Es wäre schön, wenn diese neuen Impulse auch bei den Verantwortlichen aus Politik und Verwaltung in Zerbst Gehör finden würden.

Mittlerweile ist man sich auch in Fachkreisen anderswo des großen Werts der Epoche, in der auch die Gorgaß-Villa erbaut wurde, wieder stärker bewusst geworden. Gerade der Jugendstil versuchte ja, die Architektur vergangener Epochen nicht nur zu kopieren, sondern sie weiterzuentwickeln und sich dadurch vom sog. „Historismus“ abzusetzen. Trotzdem wollte man keinen totalen Bruch mit der Vergangenheit und nicht völlig auf Ornamente und Dekoration verzichten, wie das später die Bauhäusler forderten.

Heutige moderne Neubauten, denen bekanntermaßen oft ihre Kälte und Nüchternheit vorgeworfen wird, würden viel besser angenommen werden, wenn ein solcher Anspruch auch heute bei Bauherren und Stadtplanern stärker anzutreffen wäre. Aus diesem Grund ist es wichtig, Zeugnisse dieser Vergangenheit zu erhalten, als Beispiel für zukünftige Generationen.

Ist es daher wirklich notwendig, eines dieser Zeugnisse für die Erweiterung eines Supermarktes zu opfern?

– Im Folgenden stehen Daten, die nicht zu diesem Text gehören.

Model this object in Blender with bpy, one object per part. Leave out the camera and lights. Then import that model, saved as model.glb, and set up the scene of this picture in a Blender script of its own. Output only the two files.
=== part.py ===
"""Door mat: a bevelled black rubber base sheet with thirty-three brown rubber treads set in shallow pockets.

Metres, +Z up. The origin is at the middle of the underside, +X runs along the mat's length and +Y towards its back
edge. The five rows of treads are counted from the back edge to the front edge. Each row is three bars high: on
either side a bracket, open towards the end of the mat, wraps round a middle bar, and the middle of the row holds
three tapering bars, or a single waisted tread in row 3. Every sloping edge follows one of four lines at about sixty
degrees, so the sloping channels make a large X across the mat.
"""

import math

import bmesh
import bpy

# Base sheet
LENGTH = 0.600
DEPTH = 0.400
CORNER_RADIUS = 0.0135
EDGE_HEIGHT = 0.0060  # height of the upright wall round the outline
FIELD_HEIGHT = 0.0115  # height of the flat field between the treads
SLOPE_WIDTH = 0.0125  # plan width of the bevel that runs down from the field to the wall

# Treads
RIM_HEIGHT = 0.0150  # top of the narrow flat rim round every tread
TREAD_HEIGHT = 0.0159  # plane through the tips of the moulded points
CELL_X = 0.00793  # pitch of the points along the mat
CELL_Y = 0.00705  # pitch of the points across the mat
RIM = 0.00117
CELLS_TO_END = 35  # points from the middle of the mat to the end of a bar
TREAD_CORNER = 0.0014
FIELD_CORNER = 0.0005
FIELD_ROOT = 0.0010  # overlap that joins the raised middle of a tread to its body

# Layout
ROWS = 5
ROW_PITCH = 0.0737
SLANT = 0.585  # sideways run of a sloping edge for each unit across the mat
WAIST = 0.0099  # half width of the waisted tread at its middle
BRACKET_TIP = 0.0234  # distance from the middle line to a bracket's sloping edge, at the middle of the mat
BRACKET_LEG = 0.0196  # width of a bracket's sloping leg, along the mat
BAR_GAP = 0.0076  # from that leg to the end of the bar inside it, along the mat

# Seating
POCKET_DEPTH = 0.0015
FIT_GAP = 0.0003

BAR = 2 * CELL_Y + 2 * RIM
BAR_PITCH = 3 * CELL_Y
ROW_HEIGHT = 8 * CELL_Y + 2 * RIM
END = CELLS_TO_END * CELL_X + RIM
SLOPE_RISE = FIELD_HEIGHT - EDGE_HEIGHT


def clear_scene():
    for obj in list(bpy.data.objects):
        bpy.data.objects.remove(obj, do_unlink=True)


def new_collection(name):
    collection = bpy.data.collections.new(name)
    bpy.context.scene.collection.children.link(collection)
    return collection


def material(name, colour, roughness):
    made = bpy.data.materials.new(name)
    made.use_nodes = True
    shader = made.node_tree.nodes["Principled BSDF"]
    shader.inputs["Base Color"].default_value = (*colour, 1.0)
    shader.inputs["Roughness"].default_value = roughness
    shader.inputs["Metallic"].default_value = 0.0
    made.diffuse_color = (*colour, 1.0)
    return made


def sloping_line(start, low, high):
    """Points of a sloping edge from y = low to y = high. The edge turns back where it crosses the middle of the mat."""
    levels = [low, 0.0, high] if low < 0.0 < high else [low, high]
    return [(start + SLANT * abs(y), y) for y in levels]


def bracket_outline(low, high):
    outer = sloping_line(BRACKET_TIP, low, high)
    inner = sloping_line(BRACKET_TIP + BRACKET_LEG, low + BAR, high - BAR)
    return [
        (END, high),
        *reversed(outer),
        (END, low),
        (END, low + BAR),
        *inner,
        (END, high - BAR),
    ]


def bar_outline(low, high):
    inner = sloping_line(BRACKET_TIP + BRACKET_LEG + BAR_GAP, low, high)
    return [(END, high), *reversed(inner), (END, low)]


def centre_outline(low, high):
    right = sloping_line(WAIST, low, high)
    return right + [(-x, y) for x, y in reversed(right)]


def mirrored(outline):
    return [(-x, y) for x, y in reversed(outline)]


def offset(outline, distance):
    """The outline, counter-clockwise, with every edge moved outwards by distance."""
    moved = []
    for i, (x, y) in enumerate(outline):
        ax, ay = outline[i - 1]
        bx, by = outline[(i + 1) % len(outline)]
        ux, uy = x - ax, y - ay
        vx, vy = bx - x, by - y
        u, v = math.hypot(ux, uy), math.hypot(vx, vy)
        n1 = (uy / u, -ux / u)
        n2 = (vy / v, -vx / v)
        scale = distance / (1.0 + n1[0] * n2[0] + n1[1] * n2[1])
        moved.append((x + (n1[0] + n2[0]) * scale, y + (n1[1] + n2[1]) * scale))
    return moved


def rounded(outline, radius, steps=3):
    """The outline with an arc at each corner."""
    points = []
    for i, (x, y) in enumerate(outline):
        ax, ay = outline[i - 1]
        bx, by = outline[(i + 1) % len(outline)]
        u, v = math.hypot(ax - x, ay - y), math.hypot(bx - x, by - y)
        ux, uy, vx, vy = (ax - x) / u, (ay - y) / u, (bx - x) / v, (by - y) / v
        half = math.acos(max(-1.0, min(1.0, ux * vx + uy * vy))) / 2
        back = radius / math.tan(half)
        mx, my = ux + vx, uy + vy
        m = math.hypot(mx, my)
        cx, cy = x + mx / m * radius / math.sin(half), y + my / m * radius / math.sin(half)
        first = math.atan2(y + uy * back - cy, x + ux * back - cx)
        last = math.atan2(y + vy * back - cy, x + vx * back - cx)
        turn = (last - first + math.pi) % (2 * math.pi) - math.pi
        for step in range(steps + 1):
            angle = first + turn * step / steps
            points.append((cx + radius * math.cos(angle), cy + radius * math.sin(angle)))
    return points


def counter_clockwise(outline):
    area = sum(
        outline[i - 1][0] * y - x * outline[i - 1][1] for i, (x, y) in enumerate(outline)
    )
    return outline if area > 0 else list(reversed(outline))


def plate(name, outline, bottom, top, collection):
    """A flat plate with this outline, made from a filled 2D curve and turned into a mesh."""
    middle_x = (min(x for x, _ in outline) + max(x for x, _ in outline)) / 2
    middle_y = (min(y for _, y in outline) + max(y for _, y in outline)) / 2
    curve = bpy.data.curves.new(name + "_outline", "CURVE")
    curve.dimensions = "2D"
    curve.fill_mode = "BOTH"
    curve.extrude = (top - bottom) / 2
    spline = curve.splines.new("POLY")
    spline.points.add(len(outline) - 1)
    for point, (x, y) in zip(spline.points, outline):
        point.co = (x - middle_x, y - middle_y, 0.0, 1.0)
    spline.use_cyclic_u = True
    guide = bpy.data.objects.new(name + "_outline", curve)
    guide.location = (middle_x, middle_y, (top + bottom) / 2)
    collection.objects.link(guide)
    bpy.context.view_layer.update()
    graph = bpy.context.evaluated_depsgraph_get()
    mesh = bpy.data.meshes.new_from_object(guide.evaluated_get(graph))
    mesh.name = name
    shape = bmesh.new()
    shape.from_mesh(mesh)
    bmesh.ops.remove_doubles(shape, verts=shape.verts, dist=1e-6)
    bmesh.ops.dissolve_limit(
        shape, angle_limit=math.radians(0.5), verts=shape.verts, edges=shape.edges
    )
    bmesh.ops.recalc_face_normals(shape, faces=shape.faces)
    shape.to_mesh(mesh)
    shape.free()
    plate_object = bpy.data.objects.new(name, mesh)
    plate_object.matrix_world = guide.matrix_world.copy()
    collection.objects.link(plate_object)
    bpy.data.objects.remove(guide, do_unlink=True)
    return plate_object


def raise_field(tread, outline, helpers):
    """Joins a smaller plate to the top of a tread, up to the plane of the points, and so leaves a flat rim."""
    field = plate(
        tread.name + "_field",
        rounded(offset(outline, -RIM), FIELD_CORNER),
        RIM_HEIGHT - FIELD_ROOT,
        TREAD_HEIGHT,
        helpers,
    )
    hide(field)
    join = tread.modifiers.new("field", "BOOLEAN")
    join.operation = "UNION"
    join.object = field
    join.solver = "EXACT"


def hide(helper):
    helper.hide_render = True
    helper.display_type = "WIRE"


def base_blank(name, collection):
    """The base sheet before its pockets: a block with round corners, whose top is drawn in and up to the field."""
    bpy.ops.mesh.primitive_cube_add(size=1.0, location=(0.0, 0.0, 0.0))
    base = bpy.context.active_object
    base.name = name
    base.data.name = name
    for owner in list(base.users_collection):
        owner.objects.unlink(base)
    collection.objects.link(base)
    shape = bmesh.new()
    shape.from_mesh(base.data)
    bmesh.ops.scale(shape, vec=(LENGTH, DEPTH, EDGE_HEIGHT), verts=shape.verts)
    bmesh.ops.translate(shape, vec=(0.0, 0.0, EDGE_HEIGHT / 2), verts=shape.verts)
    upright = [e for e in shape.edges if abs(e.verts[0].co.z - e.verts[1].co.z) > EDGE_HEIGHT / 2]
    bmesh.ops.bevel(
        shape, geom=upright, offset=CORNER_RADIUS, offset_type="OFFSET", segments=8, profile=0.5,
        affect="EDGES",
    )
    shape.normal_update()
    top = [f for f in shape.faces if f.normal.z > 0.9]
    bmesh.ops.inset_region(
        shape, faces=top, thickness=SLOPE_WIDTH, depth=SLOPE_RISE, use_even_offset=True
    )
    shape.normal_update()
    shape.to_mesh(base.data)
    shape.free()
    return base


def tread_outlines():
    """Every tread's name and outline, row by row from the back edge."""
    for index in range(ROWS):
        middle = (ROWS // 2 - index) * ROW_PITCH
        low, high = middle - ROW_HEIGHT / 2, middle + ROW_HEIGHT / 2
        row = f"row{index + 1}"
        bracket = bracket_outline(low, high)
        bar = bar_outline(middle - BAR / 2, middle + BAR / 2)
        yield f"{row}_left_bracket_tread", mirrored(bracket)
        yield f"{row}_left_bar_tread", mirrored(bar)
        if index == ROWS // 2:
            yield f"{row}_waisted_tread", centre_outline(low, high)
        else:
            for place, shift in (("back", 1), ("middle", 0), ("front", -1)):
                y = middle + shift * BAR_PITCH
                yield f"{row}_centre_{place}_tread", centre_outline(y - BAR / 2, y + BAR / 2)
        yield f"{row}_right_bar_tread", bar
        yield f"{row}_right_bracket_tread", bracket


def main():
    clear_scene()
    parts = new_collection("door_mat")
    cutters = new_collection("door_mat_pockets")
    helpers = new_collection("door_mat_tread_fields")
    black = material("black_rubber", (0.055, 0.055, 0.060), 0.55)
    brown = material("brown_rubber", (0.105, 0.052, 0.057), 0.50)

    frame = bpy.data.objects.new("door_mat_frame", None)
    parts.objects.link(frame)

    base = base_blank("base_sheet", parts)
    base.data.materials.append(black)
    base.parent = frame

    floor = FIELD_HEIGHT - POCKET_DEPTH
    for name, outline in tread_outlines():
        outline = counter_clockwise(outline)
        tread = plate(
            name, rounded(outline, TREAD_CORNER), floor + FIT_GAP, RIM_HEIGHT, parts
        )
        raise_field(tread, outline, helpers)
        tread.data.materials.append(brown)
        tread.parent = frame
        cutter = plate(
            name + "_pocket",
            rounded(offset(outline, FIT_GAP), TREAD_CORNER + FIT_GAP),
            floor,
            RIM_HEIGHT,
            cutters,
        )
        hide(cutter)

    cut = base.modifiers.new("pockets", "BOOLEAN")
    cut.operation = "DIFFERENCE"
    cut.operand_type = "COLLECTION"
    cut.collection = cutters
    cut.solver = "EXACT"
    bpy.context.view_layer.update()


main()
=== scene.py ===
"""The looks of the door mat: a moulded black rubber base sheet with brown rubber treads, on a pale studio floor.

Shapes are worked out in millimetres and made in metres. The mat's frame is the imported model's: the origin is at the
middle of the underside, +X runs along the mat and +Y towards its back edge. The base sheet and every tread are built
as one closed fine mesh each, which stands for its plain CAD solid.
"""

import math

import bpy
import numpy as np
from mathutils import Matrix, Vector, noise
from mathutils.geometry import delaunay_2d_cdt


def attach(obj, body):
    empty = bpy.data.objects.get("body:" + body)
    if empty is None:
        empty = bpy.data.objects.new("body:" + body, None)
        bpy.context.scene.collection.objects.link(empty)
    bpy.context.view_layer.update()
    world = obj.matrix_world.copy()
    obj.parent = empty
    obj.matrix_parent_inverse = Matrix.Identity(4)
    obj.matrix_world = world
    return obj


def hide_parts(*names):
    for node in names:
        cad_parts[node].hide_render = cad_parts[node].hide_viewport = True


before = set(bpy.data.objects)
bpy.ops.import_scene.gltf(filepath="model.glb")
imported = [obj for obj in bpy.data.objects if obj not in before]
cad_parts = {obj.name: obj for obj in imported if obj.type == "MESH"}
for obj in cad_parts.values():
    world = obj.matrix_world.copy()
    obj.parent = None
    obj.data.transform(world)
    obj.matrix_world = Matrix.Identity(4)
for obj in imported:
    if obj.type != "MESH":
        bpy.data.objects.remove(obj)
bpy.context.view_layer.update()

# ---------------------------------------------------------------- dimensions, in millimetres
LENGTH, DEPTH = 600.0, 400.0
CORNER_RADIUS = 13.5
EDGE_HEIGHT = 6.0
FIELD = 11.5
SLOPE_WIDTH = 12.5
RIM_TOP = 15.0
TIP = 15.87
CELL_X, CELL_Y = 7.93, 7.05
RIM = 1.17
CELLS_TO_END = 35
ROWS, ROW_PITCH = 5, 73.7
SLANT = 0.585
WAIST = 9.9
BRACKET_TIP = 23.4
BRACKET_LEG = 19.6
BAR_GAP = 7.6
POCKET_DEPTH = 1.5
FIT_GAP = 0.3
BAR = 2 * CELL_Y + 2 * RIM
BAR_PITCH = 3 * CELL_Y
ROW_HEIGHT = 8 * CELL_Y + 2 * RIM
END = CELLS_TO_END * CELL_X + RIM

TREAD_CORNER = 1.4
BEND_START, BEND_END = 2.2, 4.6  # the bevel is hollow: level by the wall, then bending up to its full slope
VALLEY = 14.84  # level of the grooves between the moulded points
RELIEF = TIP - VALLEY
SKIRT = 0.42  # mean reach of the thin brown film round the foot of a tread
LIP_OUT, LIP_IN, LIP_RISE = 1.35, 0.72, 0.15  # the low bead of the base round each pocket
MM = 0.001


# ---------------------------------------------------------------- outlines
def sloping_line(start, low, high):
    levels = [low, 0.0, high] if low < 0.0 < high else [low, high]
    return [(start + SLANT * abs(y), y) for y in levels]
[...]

Ist das der kulturelle Anspruch der Stadt an sich selbst und an ihre Besucher?

Sicher, Supermärkte sind wichtig, Arbeitsplätze auch. Aber gibt es in einer wie viele ostdeutsche Städte von Abwanderung und Schrumpfung betroffenen Stadt wie Zerbst nicht genug andere freie Flächen zur Verfügung, die als Alternative hätten dienen können – bzw. noch immer können?

Ist geprüft worden, ob es nicht doch Fördermöglichkeiten für einen Erhalt oder eine Sanierung der Villa gibt und -hoffentlich- auch für eine künftige Nutzung?

Ist die von engagierten Zerbster Bürgern kritisierte mangelnde Transparenz der Entscheidungsfindung berechtigt? Darüber werden Sie sicher geteilter Meinung sein, aber begegnen kann man dieser Kritik wohl am besten, wenn man die Bedenken der Bürger aufnimmt und handelt.

Ist wirklich alles getan worden, um die Gorgaßvilla zu retten?

Denkmalschutz und Bewahrung unseres baukulturellen Erbes sind eine wichtige Aufgabe, die überregional zur Kenntnis genommen wird. Der Vorstand bittet daher die Verantwortlichen in Zerbst, nochmals einen Versuch zu unternehmen, das Gebäude nicht nur zu retten, sondern auch, einer vernünftigen neuen Nutzung zuzuführen!